Nature, Vol.541, No.7635, 96-96, 2017
Identification of an atypical monocyte and committed progenitor involved in fibrosis
Monocytes and macrophages comprise a variety of subsets with diverse functions(1-5). It is thought that these cells play a crucial role in homeostasis of peripheral organs, key immunological processes and development of various diseases. Among these diseases, fibrosis is a life-threatening disease of unknown aetiology. Its pathogenesis is poorly understood, and there are few effective therapies. The development of fibrosis is associated with activation of monocytes and macrophages(6-8). However, the specific subtypes of monocytes and macrophages that are involved in fibrosis have not yet been identified. Here we show that Ceacam1(+)Msr1(+)Ly6C(-)F4/80(-)Mac1(+) monocytes, which we term segregated-nucleus-containing atypical monocytes (SatM), share granulocyte characteristics, are regulated by CCAAT/enhancer binding protein beta (C/EBP beta), and are critical for fibrosis.
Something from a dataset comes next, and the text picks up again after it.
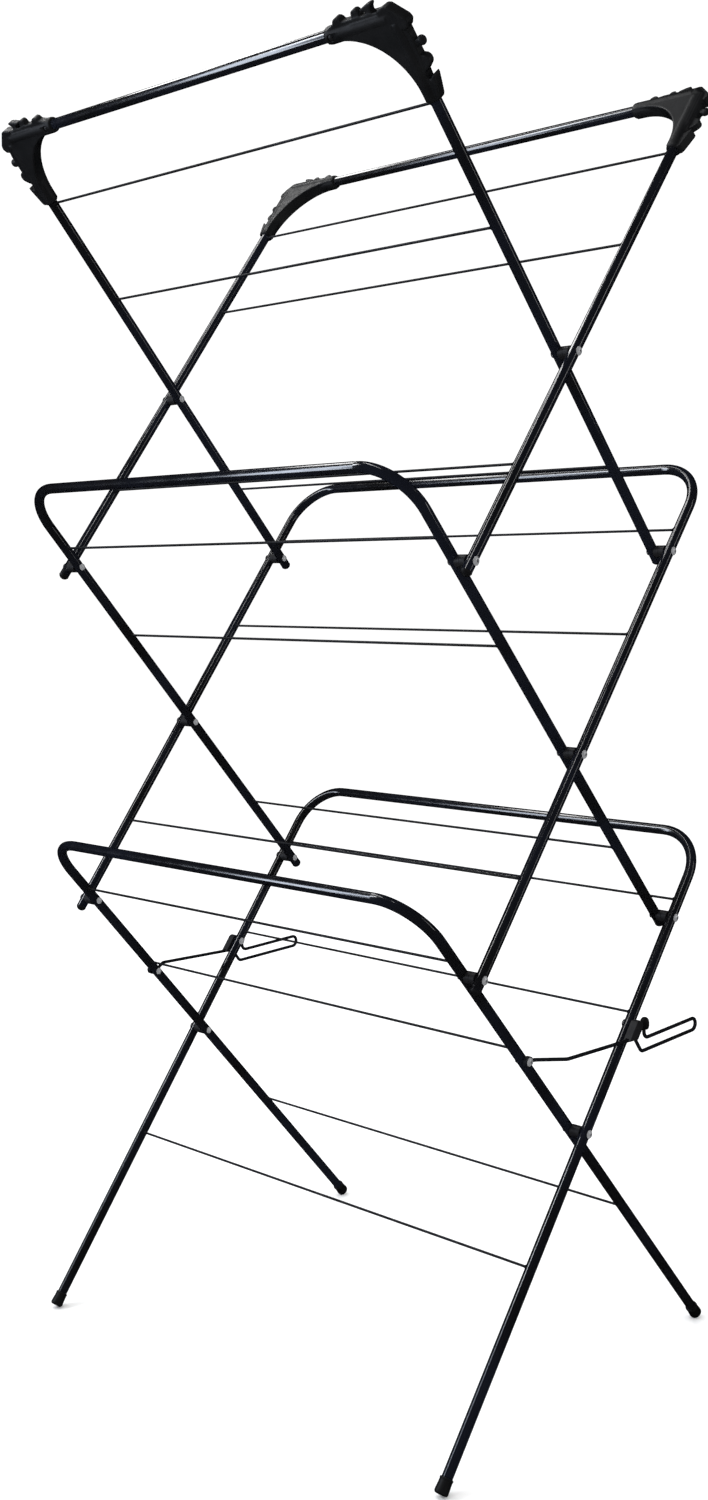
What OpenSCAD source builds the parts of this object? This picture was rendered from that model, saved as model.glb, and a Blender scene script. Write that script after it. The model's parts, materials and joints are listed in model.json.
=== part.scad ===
// Three-tier folding clothes drying rack: six U frames in a scissor stack, wires between
// their legs, and a wire stay on each side that holds the bottom tier open.
// +X is the right side, +Y the back, +Z up. Wide frames lean back, narrow frames lean forward.

/* [Overall] */
// Distance between the leg centrelines of the three wide frames
wide_span = 624; // [560:2:700]
// Sideways step from a wide frame's leg centreline to its narrow partner's
plane_step = 20.5; // [20:0.1:22]
// Lean of every leg from upright when the rack stands open
lean = 39.4; // [36:0.2:42]
// Distance along a leg from its crossing to the linking pivots
arm_reach = 260; // [250:1:270]
// Distance along a bottom leg from its crossing to the end of its foot cap
foot_reach = 382; // [360:1:400]

/* [Tiers: bottom, middle, top] */
// Distance from the crossing up to the bar's centreline
bar_reach = [367, 376, 361]; // [350:1:390]
// Distance from the crossing up to the upper wire
upper_wire = [282, 289, 277]; // [270:1:300]
// Distance from the crossing up to the middle wire
middle_wire = [142, 150, 146]; // [138:1:160]
// Distance from the crossing down to the lower wire
lower_wire = [150, 148, 143]; // [130:1:170]

/* [Tube and wire] */
// Outside diameter of the frame tube
tube_d = 11.5; // [11:0.1:12]
// Wall thickness of the frame tube
tube_wall = 0.7; // [0.6:0.1:1.2]
// Centreline radius of the frame's top bends
bend_r = 54; // [40:1:65]
// Diameter of the drying wires
wire_d = 2.8; // [2:0.1:3]

/* [Pivots] */
// Shank diameter of the pivot rivets
rivet_d = 5; // [4:0.5:6]
// Outside diameter of the saddle washers between the two leg planes
saddle_d = 12.8; // [12.4:0.2:18]
// How far a tube's capped lower end runs past its pivot
end_reach = 17; // [15:0.5:20]

/* [Foot caps] */
// Outside diameter of a foot cap
cap_d = 14.6; // [14:0.2:17]
// Length of a foot cap
cap_length = 18; // [15:1:25]
// Height of the small flat moulded where a foot cap meets the floor
foot_flat = 1.2; // [0.6:0.1:2]

/* [Top corners] */
// Length of a corner moulding along the bar and along the leg
corner_reach = 82; // [76:1:82]
// Outside diameter of the two sockets
socket_d = 16.8; // [15.5:0.1:18]
// Radius of the concave inner edge
gusset_r = 68; // [66:1:72]
// Thickness of the web between the inner edge and the tubes
web_t = 15.6; // [13:0.2:16]
// Thickness of the rim and hooks outside the tubes
hook_t = 8.4; // [7:0.2:10]

/* [Stays] */
// Distance along a narrow bottom leg from the crossing up to the stay's pivot
stay_pivot = 123; // [118:1:128]
// Diameter of the stay's wire
stay_wire_d = 4; // [3.5:0.1:4]
// Slope of the latched stay's arm below level
stay_drop = 3.4; // [3:0.2:6]
// Length of the arm from its pivot to the dip behind the wide leg
stay_arm = 156; // [154:1:160]
// Length of the finger loop's lower side
loop_length = 96; // [80:1:100]
// Distance along a wide bottom leg from the crossing up to the latch rivet
latch_height = 128; // [126:1:132]

/* [Hidden] */

$fn = 48;

paint = "#16171b";
plastic = "#202226";
steel = "#c3c6ca";

narrow_span = wide_span - 2 * plane_step;
tube_r = tube_d / 2;
bore_r = tube_r - tube_wall;
wire_r = wire_d / 2;
rivet_r = rivet_d / 2;
cap_r = cap_d / 2;

fit = 0.05;           // gap round a piece seated in another of the same frame
running = 0.08;       // gap round a rivet in a tube that turns on it
side_gap = 0.3;       // sideways gap between pieces that turn past each other
through = 1;          // overshoot of a cutting tool
bend_lap = 0.3;       // how far a straight runs into a swollen bend

plug_head = 4.6;      // what an end plug adds below the tube's end
plug_stem = 9;
cap_floor = 3;        // thickness of a foot cap below the tube's end
head_r = 4.6;         // rivet head radius and height
head_h = 2.2;
set_head_r = 4;       // the formed head on the other end
set_head_h = 1.7;
hollow_r = 1.5;       // hole in a rivet's round head
hollow_depth = 4;
saddle_grip = 1.8;    // how far a saddle washer wraps round its tube
clip_skin = 3;        // what is left of the clip over the end of its rivet
wire_tail = 1.6;      // how far a wire's end reaches inside its tube
socket_stop = 14;     // from the corner of the two centrelines to a tube's end
screw_in = 74;        // from the leg's centreline to the bar's screw
screw_r = 1.5;
screw_head_r = 3.2;
screw_head_h = 1.6;
screw_sink = 1.4;     // depth of the screw head's seat
hook_shift = 1.6;     // how far the hooks sit from the middle plane, towards the under side

tier_rise = 2 * arm_reach * cos(lean);
crossing_z = foot_reach * cos(lean) + cap_r * sin(lean) - foot_flat;

// A wide leg's planes, measured out from the middle of the rack
narrow_out = narrow_span / 2 + tube_r;
narrow_in = narrow_span / 2 - tube_r;
wide_out = wide_span / 2 + tube_r;
wide_in = wide_span / 2 - tube_r;
mid_gap = (narrow_out + wide_in) / 2;

// Lower tube ends, measured down the leg from the crossing
loose_end = arm_reach + end_reach - plug_head;
foot_end = foot_reach - cap_floor;

// ---------------------------------------------------------------- placing

// Local Z runs up the legs from the crossing of the given tier, local Y is square to the frame
module on_wide(tier) {
    translate([0, 0, crossing_z + tier * tier_rise]) rotate([-lean, 0, 0]) children();
}

module on_narrow(tier) {
    translate([0, 0, crossing_z + tier * tier_rise]) rotate([lean, 0, 0]) children();
}

module both_sides() {
    children();
    mirror([1, 0, 0]) children();
}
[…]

Cebpb deficiency results in a complete lack of SatM. Furthermore, the development of bleomycin-induced fibrosis, but not inflammation, was prevented in chimaeric mice with Cebpb(-/-) haematopoietic cells. Adoptive transfer of SatM into Cebpb(-/-) mice resulted in fibrosis. Notably, SatM are derived from Ly6C(-)Fc epsilon RI+ granulocyte/macrophage progenitors, and a newly identified SatM progenitor downstream of Ly6C(-)Fc epsilon RI+ granulocyte/macrophage progenitors, but not from macrophage/dendritic-cell progenitors. Our results show that SatM are critical for fibrosis and that C/EBP beta licenses differentiation of SatM from their committed progenitor.